Melalui sistem persembahan yang rumit, penahbisan imamat yang sakral, dan hukum-hukum kekudusan yang meresap ke dalam setiap aspek kehidupan, Imamat secara fundamental membentuk identitas Israel sebagai "kerajaan imam dan bangsa yang kudus." Ini adalah panggilan untuk membedakan diri mereka dari dunia sekitarnya, bukan hanya dalam ritual tetapi juga dalam moralitas, etika, dan keadilan sosial.

Bagi pembaca modern, terutama dalam konteks iman monoteistik, Kitab Imamat adalah fondasi penting untuk memahami konsep-konsep sentral seperti dosa, pengampunan, pengorbanan, dan kekudusan.

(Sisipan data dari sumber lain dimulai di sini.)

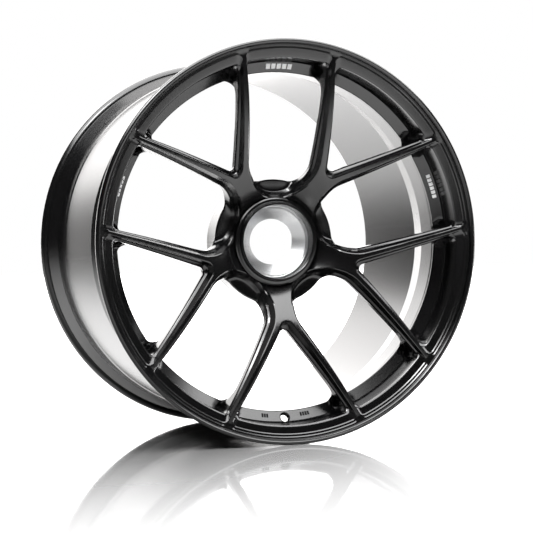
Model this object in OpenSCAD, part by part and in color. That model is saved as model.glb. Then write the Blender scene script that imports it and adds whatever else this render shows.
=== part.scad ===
// Forged centre-lock racing wheel: a twelve inch wide barrel on five Y-shaped spokes.
// The wheel stands upright. Its axle is the Y axis, and its outboard face looks towards -Y.
// Every profile below is drawn as (radius, distance outboard of the rim's centre plane).

/* [Rim] */
// Diameter over the two rim flanges
flange_d = 543; // [542:0.5:546]
// Diameter of the bead seats
seat_d = 508; // [507:0.5:510]
// Distance between the flanges, where the tyre sits
rim_w = 304.8; // [303:0.1:308]
// Thickness of each flange along the axle
flange_t = 13.1; // [12.5:0.1:14]
// Inner radius of the spoke ledge behind the lip
ledge_r = 230.3; // [228:0.1:232]
// Distance of the ledge's inner edge outboard of the centre plane
ledge_a = 115.7; // [114.5:0.1:117]
// Radius of the deep wall between the lip and the ledge
wall_r = 245.5; // [244.5:0.1:246]

/* [Barrel] */
// Inner radius of the barrel where it starts to taper
barrel_r = 241; // [240:0.1:242]
// Inner radius of the barrel at its inboard edge
mouth_r = 249.5; // [249:0.1:250]
// Wall thickness of the barrel
barrel_t = 4.4; // [4:0.1:4.8]

/* [Spokes] */
// Depth of the land below the lip's front face, at the lip
land_depth = 8; // [7.8:0.1:9]
// Half width of the trunk's land at its waist
trunk_land = 12; // [11:0.5:13]
// Half width of the trunk at the foot of its flank
trunk_flank = 16.5; // [15.5:0.5:17.5]
// Half width of the trunk's body at its waist
trunk_body = 21.5; // [20.5:0.5:22.5]
// Depth of the land above the flank
step_h = 4; // [3:0.5:5]
// Depth of the flank above the body
flank_h = 8; // [7:0.5:10]
// Radius where the trunks end and the arms begin
fork_r = 124; // [123:0.5:128]

/* [Hub] */
// Radius of the hub pad
pad_r = 86; // [84:0.5:87]
// Distance of the mounting face outboard of the centre plane
pad_a = 47; // [40:0.5:50]
// Distance of the pad's front outboard of the centre plane
pad_top = 88; // [88:0.5:88.5]
// Outer radius of the raised collar
collar_r = 60.5; // [60:0.1:61]
// Distance of the collar's front outboard of the centre plane
collar_a = 106; // [105:0.1:107]
// Outer radius of the cone seat
seat_r = 50.6; // [50:0.1:50.8]
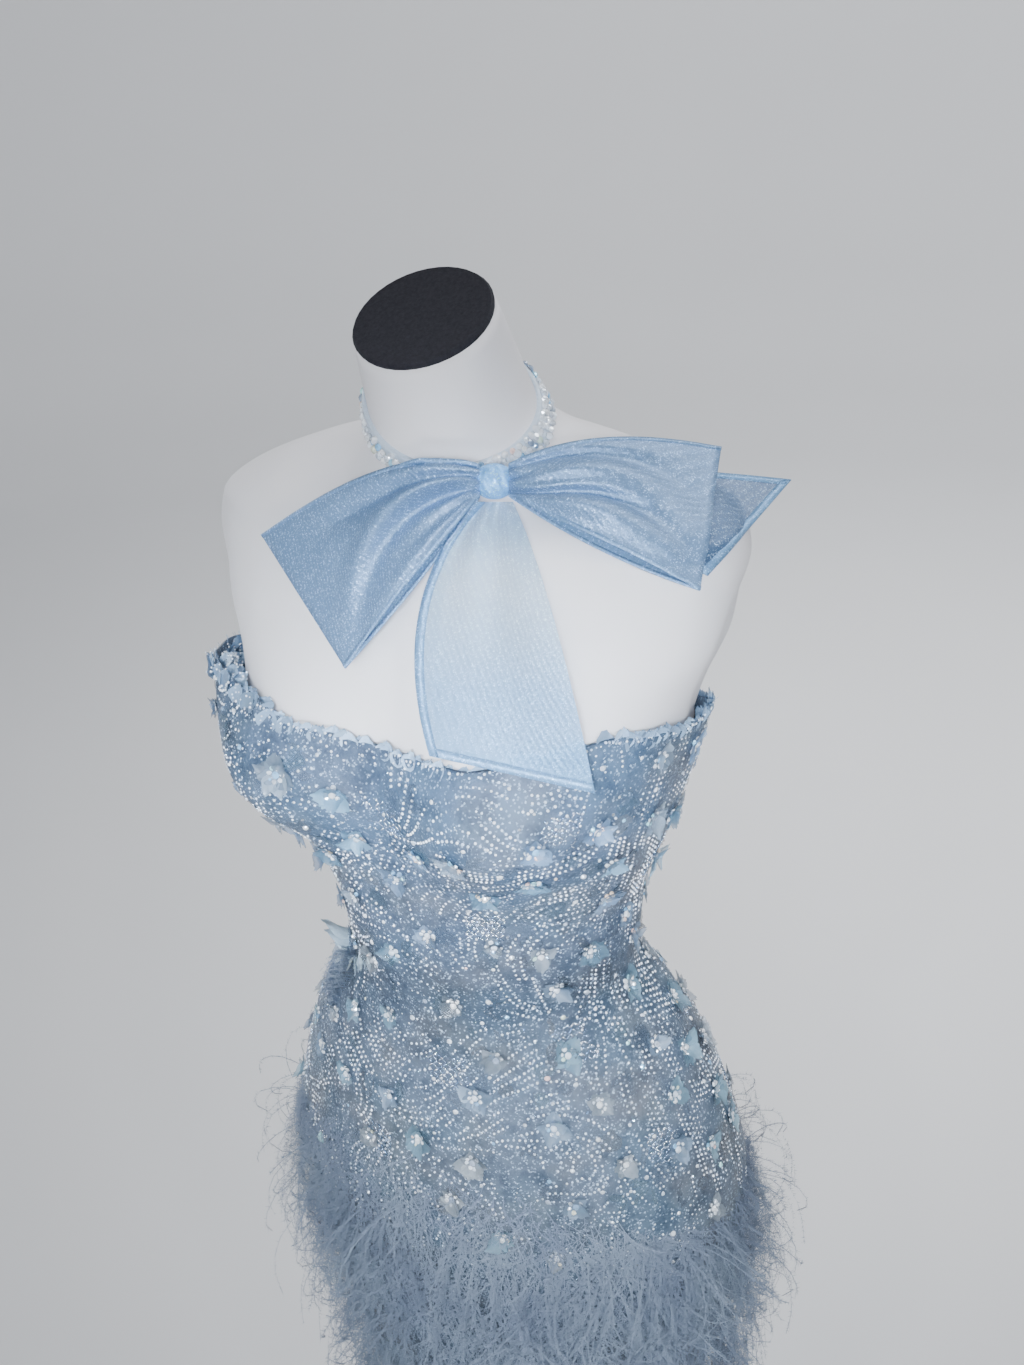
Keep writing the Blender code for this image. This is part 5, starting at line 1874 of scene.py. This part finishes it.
def tail_grid(tail, carriers):
    """A tail's points: a single layer that leaves the knot in pleats and falls nearly flat."""
    grid = []
    for step in range(TAIL_STEPS + 1):
        share = step / TAIL_STEPS
        high = bend(tail.high_start, tail.high_bend, tail.high_end, share)
        low = bend(tail.low_start, tail.low_bend, tail.low_end, share)
        row = []
        for k in range(TAIL_ACROSS):
            side = k / (TAIL_ACROSS - 1)
            spot = lifted(low.lerp(high, side), carriers, TAIL_CLEAR)
            pleat = TAIL_PLEAT * (1 - share) ** 2 * math.cos(5 * math.pi * side)
            ripple = TAIL_RIPPLE * math.sin(math.pi * share) * math.sin(2 * math.pi * side + 2.4 * share)
            spot.z += (pleat + ripple) * min(step, 1)
            row.append(bow_place(spot))
        grid.append(row)
    return np.array(grid)


def grid_normals(grid):
    """The directions in which a sheet faces at its points."""
    return unit(np.cross(np.gradient(grid, axis=1), np.gradient(grid, axis=0)))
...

Kitab ini secara jelas menunjuk pada kebutuhan akan seorang mediator dan sebuah pengorbanan yang sempurna, yang bagi orang Kristen, tergenapi secara penuh dan final dalam pribadi dan karya Yesus Kristus. Di dalam Kristus, semua bayangan dan tuntutan Imamat menemukan realitasnya, memungkinkan akses langsung kepada Tuhan yang kudus bagi setiap orang yang percaya.

Oleh karena itu, Imamat tidak hanya berbicara tentang masa lalu; ia terus berbicara tentang masa kini dan masa depan. Panggilan untuk "Kuduslah kamu, sebab Aku, TUHAN, Allahmu, kudus" tetap relevan. Ini adalah undangan untuk hidup dalam hormat kepada Tuhan, untuk mengakui keseriusan dosa, dan untuk mengejar kehidupan yang mencerminkan karakter ilahi dalam segala hal yang kita lakukan dan katakan. Dengan memahami Imamat, kita tidak hanya memahami Israel kuno, tetapi kita juga memahami lebih dalam tentang Tuhan kita dan panggilan-Nya untuk hidup yang kudus dan berpusat pada-Nya.